Tag: freedom

I am stuck inside today due to a strike.  This makes it a good day to write a blog; especially a blog about a strike.  For the next 48 hours the entire provencia (roughly equivalent to a county) of Urubamba is on strike.  (Additionally the provencias of Calca and Pisac are striking as a show of support to Ururbamba.  These three provencias comprise the entirety of the Sacred Valley) Due to the fact that both Machu Picchu and the Maras Salt Pools are within the provencia of Urubamba this strike will have a large negative impact on tourism and the roughly 2,000 tourists trying to visit these sites for the next couple of days.  What exactly does it mean when an entire region is “on strike”?

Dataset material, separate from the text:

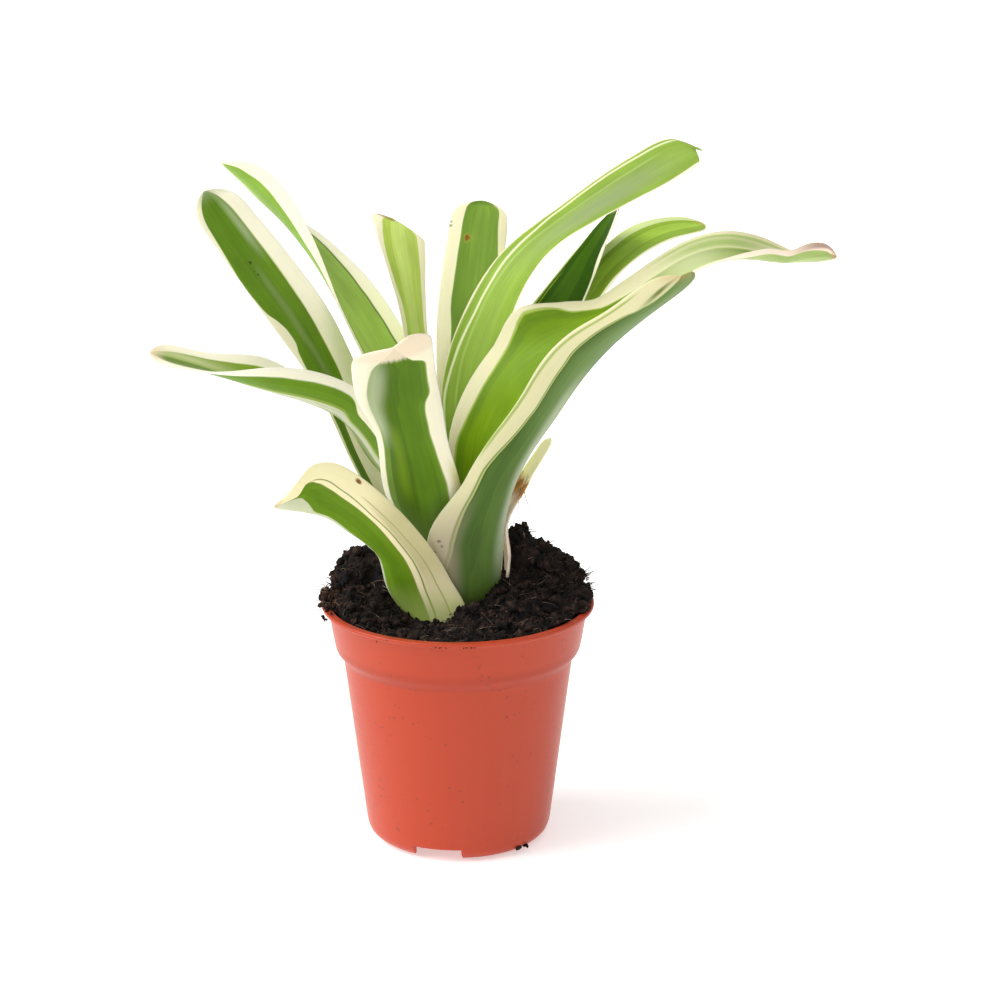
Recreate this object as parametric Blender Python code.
"""Potted variegated nidularium: a young bromeliad in a 9 cm plastic grower's pot.

The pot stands on z = 0. The origin lies under the middle of the whole plant's spread, and
the sizes below are in millimetres from the pot's own axis, which stands at POT_PLACE. They
are moved there and turned into metres where a mesh is made.
"""
import bpy
import bmesh
from math import cos, pi, radians, sin, sqrt
from mathutils import Matrix, Vector, noise

MM = 0.001                   # one millimetre in metres
POT_PLACE = Vector((-12.7, -13.6, 0.0))   # the pot's axis, off the middle of the whole spread
GAP = 0.3                    # clearance between pieces that touch

# --- Pot: injection-moulded, thin-walled, 9 cm across its lip -----------------------------
POT_HEIGHT = 80.0
LIP_RADIUS = 45.0
LIP_HEIGHT = 1.5
COLLAR_TOP_RADIUS = 42.6
COLLAR_BOTTOM_RADIUS = 40.6
COLLAR_BOTTOM_Z = 64.2
BODY_TOP_RADIUS = 38.0
BODY_BOTTOM_RADIUS = 30.6
BASE_CORNER_Z = 4.6
FOOT_RADIUS = 28.6
PAD_HEIGHT = 1.0             # three pads under the foot ring carry the pot
POT_WALL = 1.1
FLOOR_Z = 4.9                # upper face of the pot's floor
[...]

-It means that NOBODY works and all the shops are closed.

Urubamba Closed Shops

-All the roads are blocked with rocks, branches, tires and whatever else people decide to drag into them.

Urubamba Blocked Road

-And lots of people marching around protesting.

Urubamba Peru Protesters

What exactly are people protesting? This time (there are typically at least a couple strikes per year) there are 3 principal complaints.

1-electric bills are too high. ($0.21 per kWh when converted to US dollars)

2-There is a bus service that takes tourists up to Machu Picchu that is a privately owned monopoly that local residents want to be run by local municipalities so that they can benefit from the profits.

3- There is a large portion of land is owned by a local private luxury hotel (Tambo del Inka) and was sold to them from the municipality by a corrupt mayor under shady circumstances.  The current municipal administration wants to retake possession of the portion of the land that is owned but not being used by the hotel.

The real irony of this great display of freedom and democracy is that anybody who doesn’t participate is fined severely.  Is freedom of expression really free when you are forced to do it?

In all elections voting is mandatory: failure to vote is punished by a severe fine.

Every day that a child comes late to school, his or her parents are given a small fine.

Nearly every week, there are small local community improvement projects (digging sewer lines, installing power lines, etc.): once again, every household that does not send a representative is fined severely. (This is even the case when members of the family are severely ill or disabled.)

Nearly every single trade in existence (from the women who sell fruit and vegetables in the markets to taxi drivers) requires membership to a union that forces one to pays dues, attend very frequent meetings, and sponsor/organize massive religious festivals to various saints.  As always, failure to participate results in fines and or loss of employment.

Such “mandatory expressions of freedom” as today’s strike remind one of the delicate balance between individual rights and the will of the majority.  Everyone has their own views on the where that balance is, but this is pretty certain in any case:  Liberty is not simple.  Democracy is not simple.  Freedom is not simple.